By Eunkyung Seo May 30 (Bloomberg) -- South Korea proposed a permanent arrangement for central banks to swap foreign currencies to help address the type of funding shortages that emerged during the global financial crisis.
The “broadening and institutionalization” of the measures could help establish “a global financial safety net,” Bank of Korea Governor Kim Choong Soo said in the text of a speech to be delivered tomorrow in Seoul at a conference of central bankers.
Kim’s proposal comes five days before Group of 20 finance chiefs gather to discuss strengthening efforts to prevent financial crises. Federal Reserve Chairman Ben S. Bernanke, who’s among officials due to speak to the Korean forum, has opposed swaps as a “permanent service,” seeking instead to pressure banks into better managing their funding needs across different currencies.

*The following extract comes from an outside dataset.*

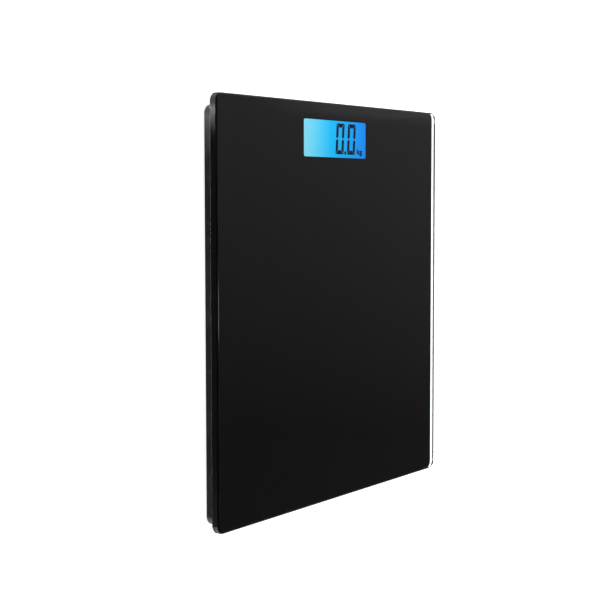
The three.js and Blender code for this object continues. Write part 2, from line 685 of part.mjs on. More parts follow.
function addDisplay() {
  const lower = block(-LCD_WIDTH / 2, LCD_WIDTH / 2, LCD_FRONT, LCD_BACK, LCD_BOTTOM, LCD_MIDDLE);
  const upper = block(-LCD_WIDTH / 2, LCD_WIDTH / 2, WINDOW_FRONT - 0.4, LCD_BACK, LCD_MIDDLE - 0.2, LCD_TOP);
  addPart('lcd_panel', geometryOf(joined(lower, upper)), MATERIALS.display);

  const guideLeft = FRAME_LEFT + 4;
  const guideRight = FRAME_RIGHT - FRAME_WALL - 0.6;
  const guideFront = LCD_FRONT + CLEAR;
  const guideBack = LCD_BACK - CLEAR;
  const guide = block(guideLeft, guideRight, guideFront, guideBack, GUIDE_BOTTOM, LCD_BOTTOM - 0.2);
  addPart('light_guide', guide, MATERIALS.lightGuide);

  const sheetBottom = FRAME_FLOOR + SLIT;
  const sheet = block(guideLeft, guideRight, guideFront, guideBack, sheetBottom, REFLECTOR_TOP);
  addPart('reflector_sheet', sheet, MATERIALS.white);

  const ledLeft = FRAME_LEFT + FRAME_WALL + 0.2;
  const ledBoard = block(
    ledLeft, ledLeft + 1, guideFront + 2.4, guideBack - 2.5, sheetBottom, LCD_BOTTOM - CLEAR,
  );
  const leds = LED_PLACES.map((y) => block(
    ledLeft + 0.8, ledLeft + 2.2, y - LED_HALF_LENGTH, y + LED_HALF_LENGTH, 9, 10.6,
  ));
  addPart('led_board', geometryOf(joined(ledBoard, ...leds)), MATERIALS.board);
}

// The tray that holds the display stack, with an ear for a screw on each side.
function addDisplayFrame() {
  const tray = block(FRAME_LEFT, FRAME_RIGHT, FRAME_FRONT, FRAME_BACK, FRAME_BOTTOM, FRAME_TOP);
  const frontEdge = LCD_FRONT - 0.2;
  const backEdge = LCD_BACK + 0.15;
  const stackLeft = FRAME_LEFT + FRAME_WALL;
  const stackRight = FRAME_RIGHT - FRAME_WALL;
  const stack = block(stackLeft, stackRight, frontEdge, backEdge, FRAME_FLOOR, TOTAL_HEIGHT);
  const slotReach = RIBBON_WIDTH / 2 + 1;
  const slot = block(-slotReach, slotReach, FRAME_FRONT - 1, frontEdge + 1, 11, TOTAL_HEIGHT);
  const ears = [];
  const holes = [];
  for (const x of [-FRAME_EAR_X, FRAME_EAR_X]) {
    const towards = x < 0 ? FRAME_LEFT + 0.8 : FRAME_RIGHT - 0.8;
    const tip = x + Math.sign(x) * 3.5;
    ears.push(block(
      Math.min(towards, tip), Math.max(towards, tip), FRAME_EAR_Y - 4, FRAME_EAR_Y + 4,
      FRAME_EAR_BOTTOM, FRAME_EAR_TOP,
    ));
    holes.push(upright(x, FRAME_EAR_Y, 0, TOTAL_HEIGHT, SCREW_HOLE, 8));
    const side = x < 0 ? 'left' : 'right';
    const seat = FRAME_EAR_TOP + SLIT;
    addPart(`display_screw_${side}`, screw(SHORT_SCREW), MATERIALS.steel, x, FRAME_EAR_Y, seat);
  }
  const frame = cutBy(joined(tray, ...ears), stack, slot, ...holes);
  addPart('display_frame', geometryOf(frame), MATERIALS.white);
}

// The flat ribbon from the display's contact ledge down to the circuit board.
function addRibbon() {
  const low = BOARD_TOP + SLIT;
  const high = LCD_MIDDLE + SLIT;
  const slopeFront = RIBBON_FRONT + 8;
  const slopeBack = slopeFront + 5;
  const end = WINDOW_FRONT - 0.8;
  const underside = [[RIBBON_FRONT, low], [slopeFront, low], [slopeBack, high], [end, high]];
  const topside = underside.map(([along, height]) => [along, height + RIBBON_THICK]).reverse();
  const profile = new THREE.Shape([...underside, ...topside].map(([y, z]) => new THREE.Vector2(y, z)));
  const ribbon = new THREE.ExtrudeGeometry(profile, { depth: RIBBON_WIDTH, bevelEnabled: false });
  // The profile is drawn in Y and Z, so its own X turns to Y and its own Y to Z.
  const turn = new THREE.Matrix4().makeBasis(
    new THREE.Vector3(0, 1, 0), new THREE.Vector3(0, 0, 1), new THREE.Vector3(1, 0, 0),
  );
  addPart('display_ribbon', ribbon.applyMatrix4(turn), MATERIALS.ribbon, -RIBBON_WIDTH / 2);
}

addGlass();
addFilm();
addTapes();
addCasing();
addFeet();
addLeads();
addBoard();
addButton();
addBattery();
addBatteryDoor();
addDisplay();
addDisplayFrame();
addRibbon();

export default scale;
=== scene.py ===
"""The looks of a square glass platform scale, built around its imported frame.

Metres, in the frame's own axes: +Z up, +Y to the display end, +X to the reader's right.
"""

import math

import bmesh
import bpy
from mathutils import Matrix, Vector


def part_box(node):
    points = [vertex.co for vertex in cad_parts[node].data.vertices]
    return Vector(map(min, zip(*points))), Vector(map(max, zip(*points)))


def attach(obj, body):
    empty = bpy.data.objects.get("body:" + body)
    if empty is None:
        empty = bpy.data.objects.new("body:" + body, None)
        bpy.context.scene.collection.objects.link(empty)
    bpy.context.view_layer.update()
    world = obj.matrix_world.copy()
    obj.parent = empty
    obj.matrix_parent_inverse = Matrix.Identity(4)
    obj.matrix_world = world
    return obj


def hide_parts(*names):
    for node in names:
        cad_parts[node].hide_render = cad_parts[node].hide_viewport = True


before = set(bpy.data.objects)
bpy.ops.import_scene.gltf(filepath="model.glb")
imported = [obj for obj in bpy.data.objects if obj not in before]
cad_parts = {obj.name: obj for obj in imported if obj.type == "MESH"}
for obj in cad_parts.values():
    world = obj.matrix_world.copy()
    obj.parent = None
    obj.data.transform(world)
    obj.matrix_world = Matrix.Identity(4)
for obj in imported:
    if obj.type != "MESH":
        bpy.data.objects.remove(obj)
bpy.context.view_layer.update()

# ---------------------------------------------------------------- measures

MM = 0.001
PLATFORM = "platform"
CORNERS = ("front_left", "front_right", "back_left", "back_right")

glass_low, glass_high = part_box("glass_platform")
film_low, film_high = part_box("backing_film")
lcd_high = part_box("lcd_panel")[1]

SIDE = glass_high.x - glass_low.x

CAMERA_YAW = math.radians(55.7285)
CAMERA_PITCH = math.radians(4.1173)
CAMERA_ROLL = math.radians(-0.0713)
CAMERA_LENS = 83.947  # focal length in mm, on a sensor 36 mm wide
CAMERA_PLACE = (-2.51235, 0.76469, 1.94758)  # from the glass's front left corner, in sides of the glass

GLASS_CORNER = 5.6 * MM
UPPER_CHAMFER = 1.1 * MM
LOWER_CHAMFER = 0.8 * MM
PRINT_CORNER = 4.6 * MM
WINDOW_LEFT = -39.7 * MM
WINDOW_RIGHT = 40.0 * MM
WINDOW_FRONT = 102.4 * MM
WINDOW_BACK = 128.1 * MM
WINDOW_CORNER = 1.6 * MM
COAT_SHIFT = 3.8 * MM  # how far left of the window the coating on top of the glass lies

DIGIT_LEFTS = (0.3 * MM, 15.2 * MM)
DIGIT_FOOT = 104.8 * MM
DIGIT_WIDTH = 10.4 * MM
DIGIT_HEIGHT = 21.7 * MM
DIGIT_STROKE = 2.9 * MM
DIGIT_LEAN = math.tan(math.radians(4))
POINT_LEFT = 11.7 * MM
POINT_RIGHT = 14.2 * MM
POINT_HEIGHT = 2.2 * MM
POINT_LEAN = 0.15 * MM
UNIT_PLACE = (28.4 * MM, 105.4 * MM)
UNIT_SIZE = 6.6 * MM
INK_BOTTOM = lcd_high.z + 0.02 * MM
INK_THICK = 0.05 * MM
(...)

South Korea’s Kim said his proposal could cut the need for emerging economies to hold large quantities of foreign-exchange reserves as insurance at a “substantial” economic cost. His comments were for a two-day forum, hosted by his bank, on “The Changing Role of Central Banks.” ---
Comment: It is high time to find a way out of the absurdity that in order to gain a safety net, emerging market economies need to accumulate foreign exchange, mainly in US dollars, and thus inadvertently finance the American debt orgy.